Sosyal medyada görünür olmak… Hepimizin derdi bu değil mi? Günün sonunda içerik üretiyoruz, paylaşım yapıyoruz, hatta reklam veriyoruz. Ama iş "keşfete çıkmak" ya da "daha fazla insana ulaşmak" olunca herkesin aklına ilk gelen şey artık mavi tik. Peki bu gerçekten görünürlüğü artırıyor mu, yoksa sadece cebimizden çıkan paranın karşılığı bir rozet mi?
Mavi tikin iki yüzü var. Bir yüzü oldukça cazip: Kimlik hırsızlığına karşı koruma, hesabın daha güvenli olması, hatta bazı paketlerde daha hızlı destek almak. Özellikle işletme hesapları için çalışanların taklit edilmesini engellemek ya da Reels'e link eklemek gibi ekstra avantajlar sunuyor. Buraya kadar her şey güzel.
Ama işin diğer yüzü var ki işte orada kafam karışıyor. Çünkü mavi tik almak, "beni keşfete taşısın, daha çok insana göstersin" diye hayal eden binlerce hesabın beklentisini karşılamıyor. Meta bunu açık açık da söylemiyor aslında, ama cümleler hep muğlak: "Öne çıkarılma şansı" diyorlar, "arama sonuçlarında görünürlük fırsatı" diyorlar… Fırsat mı? Yani garanti değil.

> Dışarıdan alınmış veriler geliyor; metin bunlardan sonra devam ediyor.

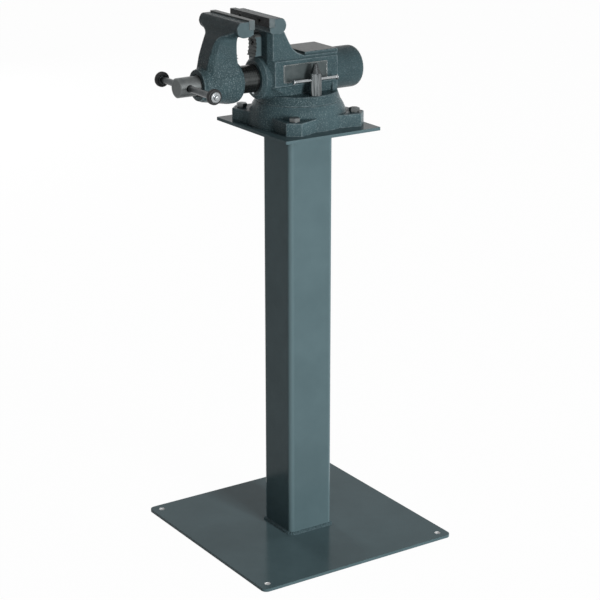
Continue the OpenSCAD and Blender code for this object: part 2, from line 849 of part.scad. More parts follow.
// Rubber ring with rounded edges, pushed onto the bar against its end stop
module handle_ring() {
    half = ring_d / 2;
    color(black) rotate_extrude()
        polygon([[handle_d / 2 + seat_fit, 0], [half - ring_round, 0], [half, ring_round],
                 [half, ring_t - ring_round], [half - ring_round, ring_t],
                 [handle_d / 2 + seat_fit, ring_t]]);
}

module handle_ring_near() { on_handle(handle_low, -1) handle_ring(); }

module handle_ring_far() { on_handle(handle_high, 1) handle_ring(); }

// Steel end stop riveted on the bar
module handle_end() {
    color(steel) translate([0, 0, ring_t]) {
        cylinder(h = end_t - end_taper, d = end_d);
        translate([0, 0, end_t - end_taper]) cylinder(h = end_taper, d1 = end_d, d2 = end_d - 2 * end_taper);
        cylinder(h = end_boss_t + end_t, d = end_boss_d);
    }
}

module handle_end_near() { on_handle(handle_low, -1) handle_end(); }

module handle_end_far() { on_handle(handle_high, 1) handle_end(); }

// Tall round nut with a cross hole for its bar and a turned neck on top
module lock_nut(s) {
    r = lock_nut_d / 2;
    color(steel) on_deck() translate([lock_x, s * slot_r, lock_nut_z]) difference() {
        rotate_extrude()
            polygon([[0, 0], [r, 0], [r, lock_nut_h - lock_chamfer], [r - lock_chamfer, lock_nut_h],
                     [lock_cone_d / 2, lock_nut_h], [lock_neck_d / 2, lock_nut_h + lock_neck_h],
                     [0, lock_nut_h + lock_neck_h]]);
        translate([0, 0, -cut])
            cylinder(h = stud_top - lock_nut_z + cut + move_gap, d = stud_d + 2 * run_fit);
        translate([0, 0, lock_bar_z - lock_nut_z]) rotate([0, 90, 0])
            cylinder(h = lock_nut_d + 2 * cut, r = lock_bar_d / 2 + run_fit, center = true);
    }
}

module lock_nut_near() { lock_nut(-1); }

module lock_nut_far() { lock_nut(1); }

// Lock bar with flared ends
module lock_bar(s) {
    half = lock_bar_l / 2;
    r = lock_bar_d / 2;
    end_r = lock_bar_end_d / 2;
    color(steel) on_deck() translate([lock_x, s * slot_r, lock_bar_z]) rotate([0, 90, 0])
        rotate_extrude()
            polygon([[0, -half], [end_r - end_taper, -half], [end_r, -half + end_taper],
                     [r, -half + lock_bar_end_t], [r, half - lock_bar_end_t],
                     [end_r, half - end_taper], [end_r - end_taper, half], [0, half]]);
}

module lock_bar_near() { lock_bar(-1); }

module lock_bar_far() { lock_bar(1); }

floor_plate();
column_tube();
foot_weld();
head_weld();
head_plate();
swivel_base();
mounting_bolts();
body_casting();
rear_cap();
spindle_nut();
guide_key();
name_plate();
rear_insert();
rear_insert_screws();
rear_pipe_jaw();
rear_pipe_jaw_screw();
t_bolt_near();
t_bolt_far();
front_jaw_casting();
slide_tube();
front_insert();
front_insert_screws();
front_pipe_jaw();
front_pipe_jaw_screw();
spindle();
thrust_washer();
retaining_collar();
collar_pin();
handle_bar();
handle_washers();
handle_ring_near();
handle_ring_far();
handle_end_near();
handle_end_far();
lock_nut_near();
lock_nut_far();
lock_bar_near();
lock_bar_far();
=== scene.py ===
"""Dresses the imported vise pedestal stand: cast, turned, rubber and coated pieces over the CAD frame."""

import json
import math

import bmesh
import bpy
import numpy as np
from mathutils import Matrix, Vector

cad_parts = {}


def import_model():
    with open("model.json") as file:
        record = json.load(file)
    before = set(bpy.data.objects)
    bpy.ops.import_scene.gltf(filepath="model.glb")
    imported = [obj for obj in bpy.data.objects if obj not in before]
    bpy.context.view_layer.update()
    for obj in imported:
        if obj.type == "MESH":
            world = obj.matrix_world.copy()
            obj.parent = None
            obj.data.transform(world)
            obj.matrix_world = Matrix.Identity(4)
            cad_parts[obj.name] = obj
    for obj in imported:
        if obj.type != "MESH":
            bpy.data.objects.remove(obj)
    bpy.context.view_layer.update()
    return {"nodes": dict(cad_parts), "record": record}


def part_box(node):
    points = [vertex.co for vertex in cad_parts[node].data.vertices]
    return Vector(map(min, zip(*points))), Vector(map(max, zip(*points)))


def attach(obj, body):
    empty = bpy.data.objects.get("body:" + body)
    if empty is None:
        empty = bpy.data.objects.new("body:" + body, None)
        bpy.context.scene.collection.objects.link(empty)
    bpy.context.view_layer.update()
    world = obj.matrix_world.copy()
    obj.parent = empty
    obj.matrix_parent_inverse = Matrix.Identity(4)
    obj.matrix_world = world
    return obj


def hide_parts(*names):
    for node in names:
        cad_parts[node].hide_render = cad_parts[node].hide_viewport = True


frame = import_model()

MM = 0.001
BODY_OF = {node: body for body, nodes in frame["record"]["behaviour"]["bodies"].items() for node in nodes}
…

Benim gözlemim şu: Mavi tik, sizi güvenli hale getiriyor ama popüler hale getirmiyor. Popülerliği hâlâ içerik belirliyor. İlginç bir ironi değil mi? Bir yandan "mavi tik görünürlük sağlar" algısı var, diğer yandan algoritmanın tek baktığı şey hâlâ içerik kalitesi, etkileşim ve samimiyet.
Kısacası, mavi tik görünürlüğün anahtarı değil; olsa olsa kapının üzerindeki kilit. Açıp açmamak ise sizin içeriklerinizin gücüne bağlı.
Son sözüm: Sosyal medyada görünür olmanın en pahalı yolu mavi tik olabilir, ama en etkili yolu hâlâ yaratıcılık ve özgünlük.